Former President of Poland
Wojciech Jaruzelski was born in Poland on 6th July 1923. During the Second World War he joined the Polish Home Army. In 1943 he went to the Soviet Union and the following year accompanied the Red Army when it began its campaign to liberate Poland from Germany.
In 1945 Joseph Stalin established a communist dominated coalition in Poland. Jaruzelski joined the Communist Party (later renamed the Polish United Workers' Party). He remained in the Polish Army and attended the Polish Higher Infantry School and the General Staff Academy. In 1964 he became a member of the Polish United Workers' Party Central Committee later that year was appointed as Poland's minister of defence.

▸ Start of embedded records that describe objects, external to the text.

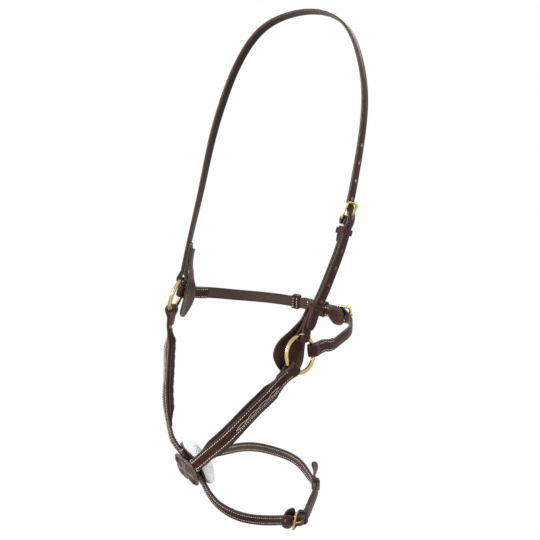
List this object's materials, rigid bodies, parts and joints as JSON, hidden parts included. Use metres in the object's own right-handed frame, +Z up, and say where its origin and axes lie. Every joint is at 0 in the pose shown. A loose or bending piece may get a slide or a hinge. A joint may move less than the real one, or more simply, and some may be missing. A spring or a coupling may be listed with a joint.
{
  "type": "noseband",
  "caption": "Crossed leather noseband with a head strap, a jaw strap, a padded nose crossing and a buckled chin strap joined by brass rings.",
  "frame": {"origin": "middle of the head strap's inner face, where it rests on the poll", "axes": "+Z up, -Y towards the nose, +X towards the horse's left (near) side"},
  "size_m": [0.2259, 0.274, 0.6536],
  "materials": {
    "havana_leather": "smooth, lightly worn",
    "lining_leather": "soft, matt",
    "felt": "soft felt",
    "brass": "polished",
    "dark_brass": "antiqued",
    "fleece": "woolly"
  },
  "bodies": {
    "headpiece": {"head_strap": "havana_leather", "cheek_strap": "havana_leather", "cheek_buckle_frame": "brass", "cheek_keeper": "havana_leather", "near_ring_safe": "havana_leather", "off_ring_safe": "havana_leather"},
    "cheek_tongue": {"cheek_buckle_tongue": "brass"},
    "cheek_runner": {"cheek_runner": "havana_leather"},
    "near_ring": {"near_ring": "brass"},
    "off_ring": {"off_ring": "brass"},
    "jaw_piece": {"jaw_strap": "havana_leather", "jaw_billet": "havana_leather", "jaw_front_keeper": "havana_leather", "jaw_rear_keeper": "havana_leather", "jaw_buckle_safe": "havana_leather", "jaw_buckle_frame": "brass"},
    "jaw_tongue": {"jaw_buckle_tongue": "brass"},
    "nosepiece": {"near_nose_strap": "havana_leather", "off_nose_strap": "havana_leather", "near_nose_lining": "lining_leather", "near_nose_filler": "felt", "off_nose_lining": "lining_leather", "off_nose_filler": "felt", "rosette": "havana_leather", "crossing_backing": "havana_leather", "lower_rivet": "dark_brass", "upper_rivet": "dark_brass", "fleece_pad": "fleece", "chin_buckle_frame": "brass", "chin_keeper": "havana_leather", "chin_buckle_safe": "havana_leather"},
    "chin_tongue": {"chin_buckle_tongue": "brass"},
    "chin_runner": {"chin_runner": "havana_leather"}
  },
  "joints": [
    {"name": "near_ring_turn", "type": "hinge", "parent": "headpiece", "child": "near_ring", "pos_m": [0.09476, -0.1494, -0.36894], "axis": [0.9724, -0.1003, 0.2105], "continuous": true},
    {"name": "off_ring_turn", "type": "hinge", "parent": "headpiece", "child": "off_ring", "pos_m": [-0.09524, -0.1654, -0.33794], "axis": [-0.8721, -0.4009, 0.2807], "continuous": true},
    {"name": "jaw_strap_swing", "type": "hinge", "parent": "headpiece", "child": "jaw_piece", "pos_m": [0.09476, -0.1494, -0.36894], "axis": [0.9836, 0.0828, -0.1605], "range_deg": [-5, 6]},
    {"name": "nosepiece_swing", "type": "hinge", "parent": "headpiece", "child": "nosepiece", "pos_m": [0.09476, -0.1494, -0.36894], "axis": [0.9836, 0.0828, -0.1605], "range_deg": [-2, 6]},
    {"name": "cheek_tongue_lift", "type": "hinge", "parent": "headpiece", "child": "cheek_tongue", "pos_m": [0.1036, -0.08136, -0.21932], "axis": [-0.025, 0.9169, -0.3984], "range_deg": [0, 3]},
    {"name": "jaw_tongue_lift", "type": "hinge", "parent": "jaw_piece", "child": "jaw_tongue", "pos_m": [0.04495, -0.01964, -0.36857], "axis": [-0.0392, 0.0196, 0.999], "range_deg": [0, 3]},
    {"name": "chin_tongue_lift", "type": "hinge", "parent": "nosepiece", "child": "chin_tongue", "pos_m": [0.04985, -0.0987, -0.63371], "axis": [-0.0795, 0.3576, 0.9305], "range_deg": [0, 3]},
    {"name": "cheek_runner_slide", "type": "slide", "parent": "headpiece", "child": "cheek_runner", "axis": [-0.1431, -0.4593, -0.8767], "range_m": [-0.01, 0.004]},
    {"name": "chin_runner_slide", "type": "hinge", "parent": "nosepiece", "child": "chin_runner", "pos_m": [-0.02455, -0.06367, -0.63226], "axis": [0.0248, -0.0116, 0.9996], "range_deg": [-3, 5]}
  ]
}
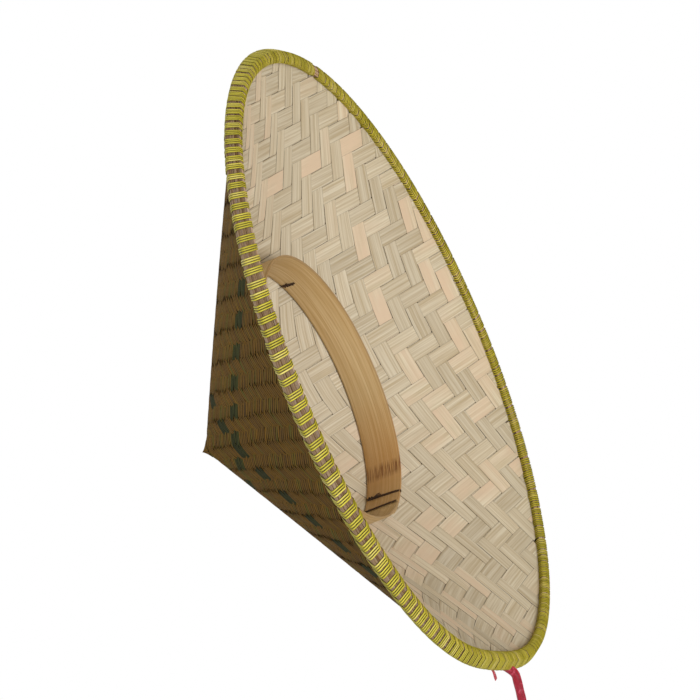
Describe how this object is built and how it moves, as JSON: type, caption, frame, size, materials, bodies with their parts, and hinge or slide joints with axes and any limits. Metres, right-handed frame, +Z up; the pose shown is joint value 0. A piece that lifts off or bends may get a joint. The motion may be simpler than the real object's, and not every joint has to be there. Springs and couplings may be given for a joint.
{
  "type": "conical hat",
  "caption": "Woven bamboo conical hat with an inner lining, a lashed hoop rim, a bamboo head band tied inside and a crimson chin ribbon.",
  "frame": {"origin": "on the hat axis, in the plane that the rim stands on", "axes": "+Z up the hat axis to the tip; +X towards the joint of the outer hoop; the chin ribbon is tied near -X"},
  "size_m": [0.5117, 0.4218, 0.154],
  "materials": {
    "woven_outer": "fine split bamboo, satin skin",
    "woven_lining": "dry split bamboo, matte",
    "bamboo_leaf": "dried leaf, matte",
    "rim_bamboo": "split bamboo, satin",
    "rattan_lashing": "glossy split cane",
    "dyed_splint": "dyed split bamboo, satin",
    "band_bamboo": "polished split bamboo",
    "dark_thread": "twisted thread",
    "ribbon_cloth": "crimson satin ribbon"
  },
  "bodies": {
    "root": {"outer_weave": "woven_outer", "leaf_layer": "bamboo_leaf", "inner_lining": "woven_lining", "rim_outer_hoop_face": "rim_bamboo", "rim_outer_hoop_back": "rim_bamboo", "rim_inner_hoop_face": "rim_bamboo", "rim_inner_hoop_back": "rim_bamboo", "rim_edge_splint_inner": "rim_bamboo", "rim_edge_splint_outer": "rim_bamboo", "rim_lashing": "rattan_lashing", "accent_splints": "dyed_splint", "head_band": "band_bamboo", "band_tie_1": "dark_thread", "band_tie_2": "dark_thread", "band_tie_3": "dark_thread", "band_tie_4": "dark_thread", "chin_ribbon_tied_end": "ribbon_cloth", "chin_ribbon_run": "ribbon_cloth", "chin_ribbon_coil": "ribbon_cloth", "coil_tie": "dark_thread"}
  },
  "joints": []
}
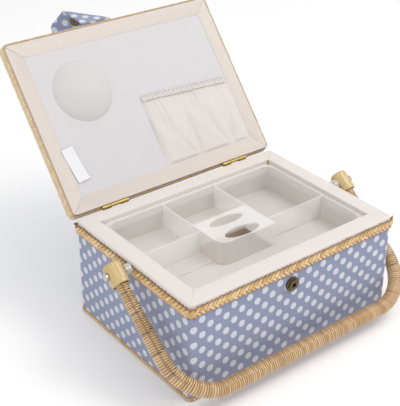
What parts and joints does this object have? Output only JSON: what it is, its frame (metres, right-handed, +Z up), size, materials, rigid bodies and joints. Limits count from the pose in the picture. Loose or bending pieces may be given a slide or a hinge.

In 1980 Poland suffered from severe food shortages. Lech Walesa, along with some of his friends, founded Solidarnosc (Solidarity). It was not long before the organization had 10 million members and Walesa was its undisputed leader. In August 1980 Walesa led the Gdansk shipyard strike which gave rise to a wave of strikes over much of the country. The Gdansk Agreement, signed on 31st August, 1980, gave Polish workers the right to strike and to organise their own independent union.
In 1981 General Jaruzelski replaced Edward Gierek as leader of the Communist Party in Poland. In December 1981, Jaruzelski imposed martial law and Solidarnosc was declared an illegal organization. Soon afterwards Walesa and other trade union leaders were arrested and imprisoned.
In November 1982 Lech Walesa was released and allowed to work in the Gdansk shipyards. Martial law was lifted in July 1983, but there were still considerable restrictions on individual freedom. In 1985 Jaruzelski resigned as prime minister to become the country's president.
Reformers in Poland were helped by the fact that Mikhail Gorbachev had gained power in the Soviet Union. In 1986 Gorbachev made it clear he would no longer interfere in the domestic policies of other countries in Eastern Europe. Jaruzelski was now forced to negotiate with Walesa and the trade union movement. This resulted in parliamentary elections and a noncommunist government and in 1989 Solidarnosc became a legal organization.
Jaruzelski remained president until being succeeded by Lech Walesa in December 1990.